Because ABM isn’t a technology, it also shouldn’t be a category line item in a budget. 

Spend on ABM should spread across supporting techs like those mentioned above. Additionally, companies should only spend money on technologies they need for a competitive advantage.
What ABM is…and where it fits into marketing plans

ABM is something you do, not something you buy. You can do ABM without an “ABM platform”. You still need technologies to run ABM, but every company’s GTM strategy is unique to them and the technologies will vary.

The resources you’ll need for ABM vs. demand generation will depend on your business model and customer base.

Here are two companies at opposite ends of the ABM spectrum.

Example 1: Loom 

Loom is a product-led growth company that provides video messaging, relies on small ($10) monthly payments from individual people in a company. 

loom website screenshot

Ninety percent of Loom’s marketing goes to demand gen tactics to get people to sign up for a free trial and then convert them when the trial ends.
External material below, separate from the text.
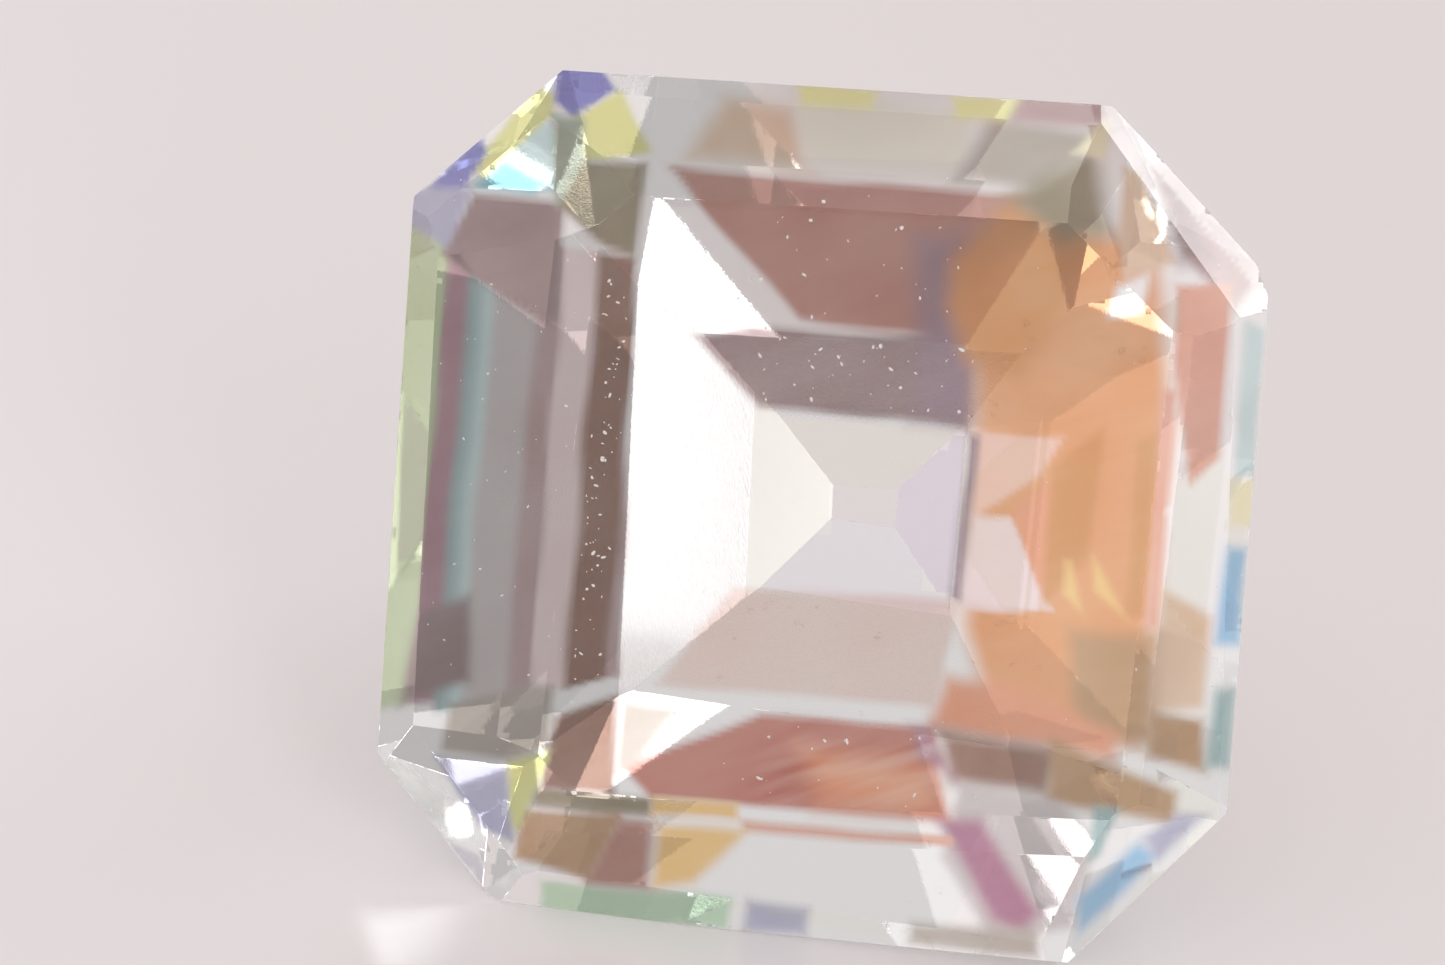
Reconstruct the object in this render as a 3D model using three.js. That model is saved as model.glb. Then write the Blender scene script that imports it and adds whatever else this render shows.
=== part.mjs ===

Loom may still have a few white whale enterprise accounts that require ABM drips. But that’ll likely be only 10% of its budget. 

Example 2: Zendrive 

Zendrive sells mapping/routing data and software to major mobile carriers. Zendrive’s TAM is small, but all the potential customers are huge companies with about five internal buyers to market to. 

zendrive wesbite screenhost

Each Zendrive deal is roughly $5M. Therefore, ALL their activity is ABM because they’ll spend $75K in marketing to get one opportunity from one company. 

Those are two extreme cases. 

Most companies are in the middle where an ABM/demand gen hybrid is the right approach.

It takes experimentation and a deep understanding of your resources, product, and TAM to strike the right balance and do ABM. 

But you’ll come away with a versatile plan that merges ABM (account engagement) with demand gen (direct activation) to get your message in front of the right people and generate more revenue.